:: Material provided
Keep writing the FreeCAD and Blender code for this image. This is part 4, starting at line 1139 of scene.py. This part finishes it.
::::
:: Material provided
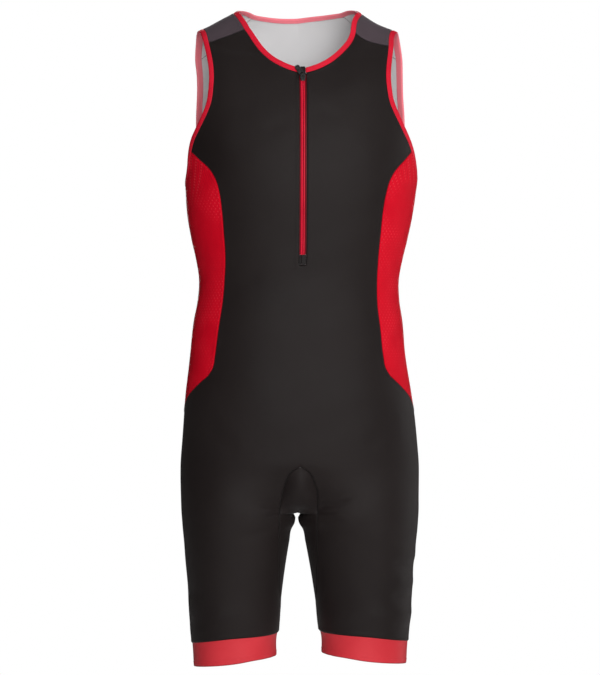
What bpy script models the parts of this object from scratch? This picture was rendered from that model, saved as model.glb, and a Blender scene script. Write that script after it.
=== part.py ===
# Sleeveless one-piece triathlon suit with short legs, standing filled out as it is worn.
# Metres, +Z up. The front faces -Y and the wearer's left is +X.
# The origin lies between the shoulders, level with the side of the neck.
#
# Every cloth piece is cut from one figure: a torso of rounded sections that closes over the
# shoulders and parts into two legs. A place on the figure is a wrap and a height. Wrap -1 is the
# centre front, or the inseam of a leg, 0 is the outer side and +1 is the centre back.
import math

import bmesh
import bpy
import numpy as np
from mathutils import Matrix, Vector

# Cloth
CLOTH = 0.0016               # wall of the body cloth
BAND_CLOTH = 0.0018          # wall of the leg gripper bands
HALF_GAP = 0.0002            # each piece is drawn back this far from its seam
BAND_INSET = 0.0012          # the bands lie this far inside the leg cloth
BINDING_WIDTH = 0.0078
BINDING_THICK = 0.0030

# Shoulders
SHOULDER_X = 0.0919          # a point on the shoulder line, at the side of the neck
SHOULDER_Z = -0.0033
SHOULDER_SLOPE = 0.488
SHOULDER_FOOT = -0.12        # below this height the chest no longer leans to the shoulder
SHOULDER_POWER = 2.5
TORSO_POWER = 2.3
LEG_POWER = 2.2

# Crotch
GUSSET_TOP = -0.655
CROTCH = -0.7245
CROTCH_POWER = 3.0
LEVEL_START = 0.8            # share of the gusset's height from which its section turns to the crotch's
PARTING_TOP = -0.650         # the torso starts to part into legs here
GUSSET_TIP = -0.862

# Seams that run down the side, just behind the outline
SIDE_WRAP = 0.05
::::
:: Material provided
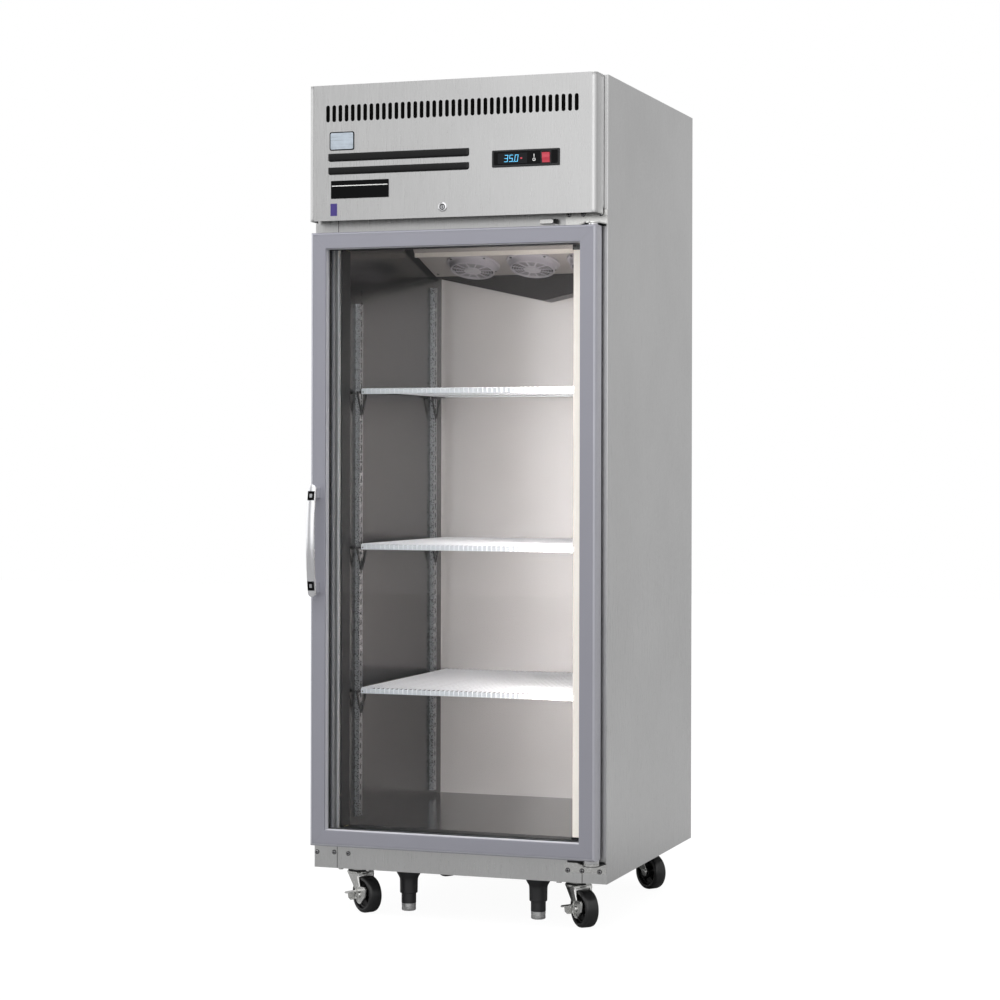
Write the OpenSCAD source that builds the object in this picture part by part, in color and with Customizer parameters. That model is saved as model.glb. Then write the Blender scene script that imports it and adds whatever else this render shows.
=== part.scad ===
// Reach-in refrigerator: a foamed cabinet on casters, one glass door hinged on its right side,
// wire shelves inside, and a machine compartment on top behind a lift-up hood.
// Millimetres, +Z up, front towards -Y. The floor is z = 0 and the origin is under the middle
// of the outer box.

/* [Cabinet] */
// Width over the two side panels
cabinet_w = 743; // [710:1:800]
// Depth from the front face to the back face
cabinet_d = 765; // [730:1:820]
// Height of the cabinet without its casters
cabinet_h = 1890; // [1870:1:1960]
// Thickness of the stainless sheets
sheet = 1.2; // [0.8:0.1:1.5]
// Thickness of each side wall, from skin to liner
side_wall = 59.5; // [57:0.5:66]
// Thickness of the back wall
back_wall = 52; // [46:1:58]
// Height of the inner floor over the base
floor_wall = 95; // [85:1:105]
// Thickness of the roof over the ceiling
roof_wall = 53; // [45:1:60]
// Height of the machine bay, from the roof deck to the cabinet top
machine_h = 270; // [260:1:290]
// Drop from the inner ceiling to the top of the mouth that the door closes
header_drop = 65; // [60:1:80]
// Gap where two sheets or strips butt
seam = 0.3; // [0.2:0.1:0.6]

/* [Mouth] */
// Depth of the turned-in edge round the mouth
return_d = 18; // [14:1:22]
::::
→ **Written task**
From the listing above, pick out each line where the word "Blender" appears.

→ **Reply to the exercise**
Keep writing the FreeCAD and Blender code for this image. This is part 4, starting at line 1139 of scene.py. This part finishes it.
What bpy script models the parts of this object from scratch? This picture was rendered from that model, saved as model.glb, and a Blender scene script. Write that script after it.
Write the OpenSCAD source that builds the object in this picture part by part, in color and with Customizer parameters. That model is saved as model.glb. Then write the Blender scene script that imports it and adds whatever else this render shows.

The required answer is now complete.